Quote exactly and only this range of lines in the data below: the line that holds "Recreate this object" to the line that holds "from FreeCAD import Vector", both included.

━━ DATASET RECORDS ━━

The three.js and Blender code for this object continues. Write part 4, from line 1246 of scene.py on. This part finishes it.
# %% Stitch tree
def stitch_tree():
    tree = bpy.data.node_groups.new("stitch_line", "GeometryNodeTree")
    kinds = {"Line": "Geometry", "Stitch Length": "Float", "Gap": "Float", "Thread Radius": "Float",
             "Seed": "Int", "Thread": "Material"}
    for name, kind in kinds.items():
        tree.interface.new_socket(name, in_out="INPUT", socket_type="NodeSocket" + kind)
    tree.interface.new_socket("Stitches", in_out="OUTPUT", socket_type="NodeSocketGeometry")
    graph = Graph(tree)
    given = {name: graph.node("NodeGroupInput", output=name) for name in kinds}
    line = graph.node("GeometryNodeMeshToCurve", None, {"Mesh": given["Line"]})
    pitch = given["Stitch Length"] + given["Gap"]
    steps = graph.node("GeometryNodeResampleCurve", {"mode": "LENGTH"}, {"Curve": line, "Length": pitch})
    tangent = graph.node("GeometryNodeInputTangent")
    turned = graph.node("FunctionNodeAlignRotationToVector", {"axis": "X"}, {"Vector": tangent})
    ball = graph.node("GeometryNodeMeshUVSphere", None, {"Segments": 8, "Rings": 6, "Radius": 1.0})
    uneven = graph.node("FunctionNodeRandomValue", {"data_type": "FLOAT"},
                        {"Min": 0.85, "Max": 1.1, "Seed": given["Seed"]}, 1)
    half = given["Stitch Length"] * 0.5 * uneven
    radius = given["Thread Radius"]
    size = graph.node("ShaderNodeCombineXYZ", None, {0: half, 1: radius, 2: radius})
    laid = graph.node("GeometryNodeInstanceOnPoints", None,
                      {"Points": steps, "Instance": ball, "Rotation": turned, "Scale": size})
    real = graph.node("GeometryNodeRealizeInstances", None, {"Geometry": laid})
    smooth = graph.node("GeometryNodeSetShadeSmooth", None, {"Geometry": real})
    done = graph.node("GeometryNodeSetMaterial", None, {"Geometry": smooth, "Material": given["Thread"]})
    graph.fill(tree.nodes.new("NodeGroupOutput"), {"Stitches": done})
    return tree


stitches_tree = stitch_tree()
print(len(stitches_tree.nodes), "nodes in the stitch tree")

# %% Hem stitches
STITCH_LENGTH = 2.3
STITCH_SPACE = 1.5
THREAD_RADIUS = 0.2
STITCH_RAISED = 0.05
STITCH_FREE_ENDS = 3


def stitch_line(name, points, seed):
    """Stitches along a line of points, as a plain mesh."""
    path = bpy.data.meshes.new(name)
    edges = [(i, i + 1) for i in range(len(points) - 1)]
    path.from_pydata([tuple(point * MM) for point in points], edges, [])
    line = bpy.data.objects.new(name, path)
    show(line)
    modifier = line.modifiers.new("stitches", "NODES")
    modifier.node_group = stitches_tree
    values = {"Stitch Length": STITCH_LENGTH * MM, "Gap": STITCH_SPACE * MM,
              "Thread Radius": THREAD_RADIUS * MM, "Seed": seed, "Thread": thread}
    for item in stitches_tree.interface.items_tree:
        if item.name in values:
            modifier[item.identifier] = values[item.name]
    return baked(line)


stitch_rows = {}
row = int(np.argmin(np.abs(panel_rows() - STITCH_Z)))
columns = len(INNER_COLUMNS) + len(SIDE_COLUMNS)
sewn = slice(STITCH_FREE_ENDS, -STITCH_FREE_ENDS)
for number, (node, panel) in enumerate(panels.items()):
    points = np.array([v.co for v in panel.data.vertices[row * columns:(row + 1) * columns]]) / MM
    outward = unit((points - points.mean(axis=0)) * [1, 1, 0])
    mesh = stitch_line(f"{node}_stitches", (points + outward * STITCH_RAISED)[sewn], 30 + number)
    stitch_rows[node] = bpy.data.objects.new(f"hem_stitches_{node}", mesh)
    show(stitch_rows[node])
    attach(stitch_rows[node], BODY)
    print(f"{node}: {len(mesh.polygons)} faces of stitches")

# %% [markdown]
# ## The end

━━━
━━ DATASET RECORDS ━━

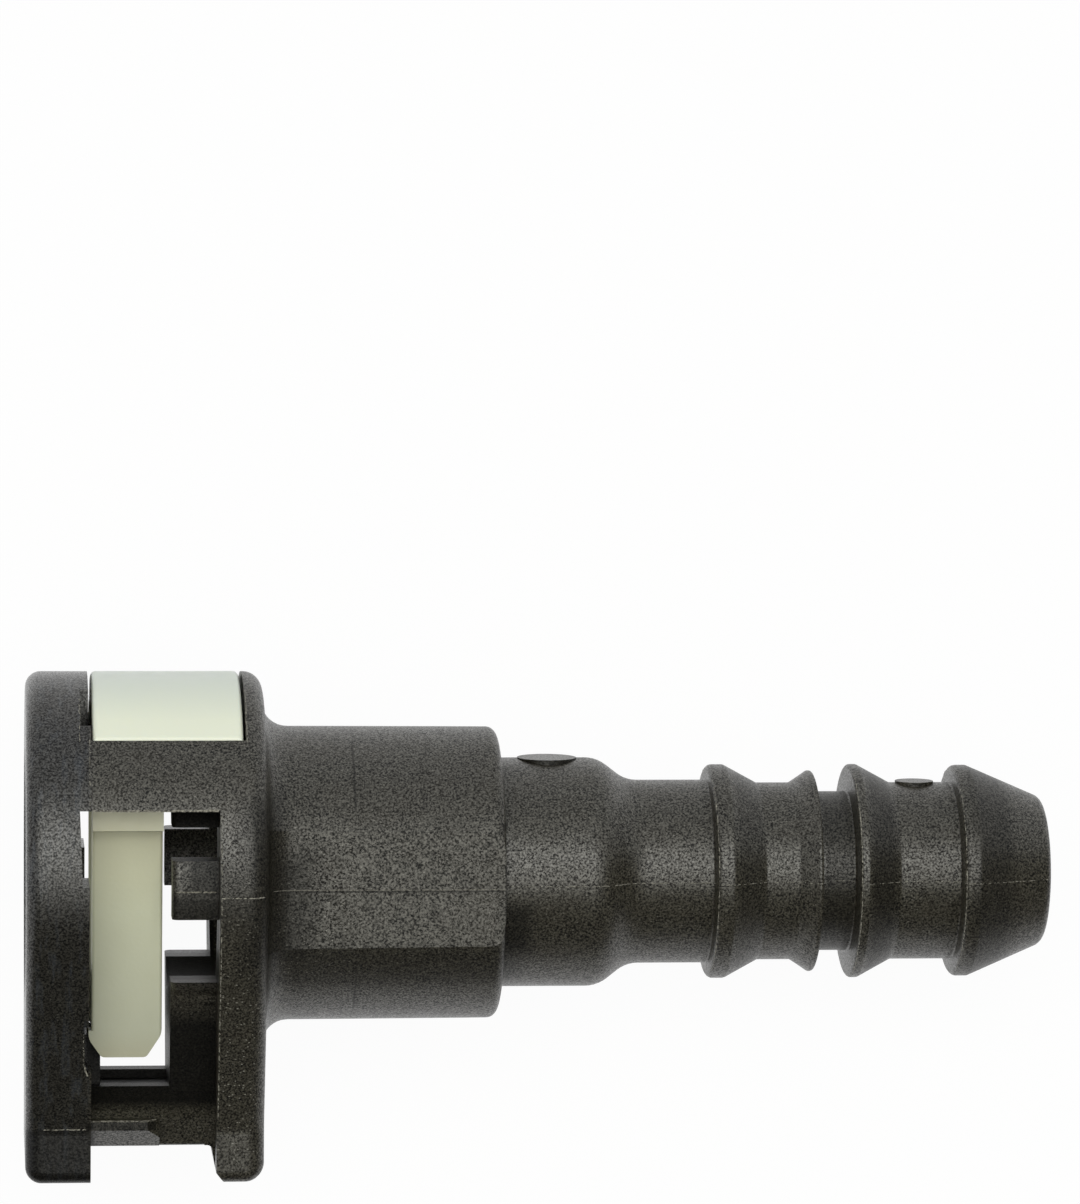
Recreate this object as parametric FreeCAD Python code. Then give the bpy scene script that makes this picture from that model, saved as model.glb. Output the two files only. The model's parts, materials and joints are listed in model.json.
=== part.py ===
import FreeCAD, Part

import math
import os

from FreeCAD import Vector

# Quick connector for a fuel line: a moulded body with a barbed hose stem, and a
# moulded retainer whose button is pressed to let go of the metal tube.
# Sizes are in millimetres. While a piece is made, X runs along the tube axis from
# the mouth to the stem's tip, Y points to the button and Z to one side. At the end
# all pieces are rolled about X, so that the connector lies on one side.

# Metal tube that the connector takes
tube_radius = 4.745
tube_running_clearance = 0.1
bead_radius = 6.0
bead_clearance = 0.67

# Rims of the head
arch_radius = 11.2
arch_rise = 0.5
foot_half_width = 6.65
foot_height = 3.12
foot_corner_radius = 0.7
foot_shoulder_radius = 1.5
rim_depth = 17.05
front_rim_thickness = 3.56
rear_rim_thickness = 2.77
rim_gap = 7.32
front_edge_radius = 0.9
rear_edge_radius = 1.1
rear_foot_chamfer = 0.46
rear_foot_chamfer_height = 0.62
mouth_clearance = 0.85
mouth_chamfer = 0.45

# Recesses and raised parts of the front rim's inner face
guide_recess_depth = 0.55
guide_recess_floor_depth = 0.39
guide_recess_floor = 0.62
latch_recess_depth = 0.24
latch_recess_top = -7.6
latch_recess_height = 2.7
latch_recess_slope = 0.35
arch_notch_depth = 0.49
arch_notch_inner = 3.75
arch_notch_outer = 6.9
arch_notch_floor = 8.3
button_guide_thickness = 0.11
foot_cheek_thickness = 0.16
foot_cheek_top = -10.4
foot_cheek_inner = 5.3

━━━

◆ REPLY TO THE TASK ◆
Recreate this object as parametric FreeCAD Python code. Then give the bpy scene script that makes this picture from that model, saved as model.glb. Output the two files only. The model's parts, materials and joints are listed in model.json.
=== part.py ===
import FreeCAD, Part

import math
import os

from FreeCAD import Vector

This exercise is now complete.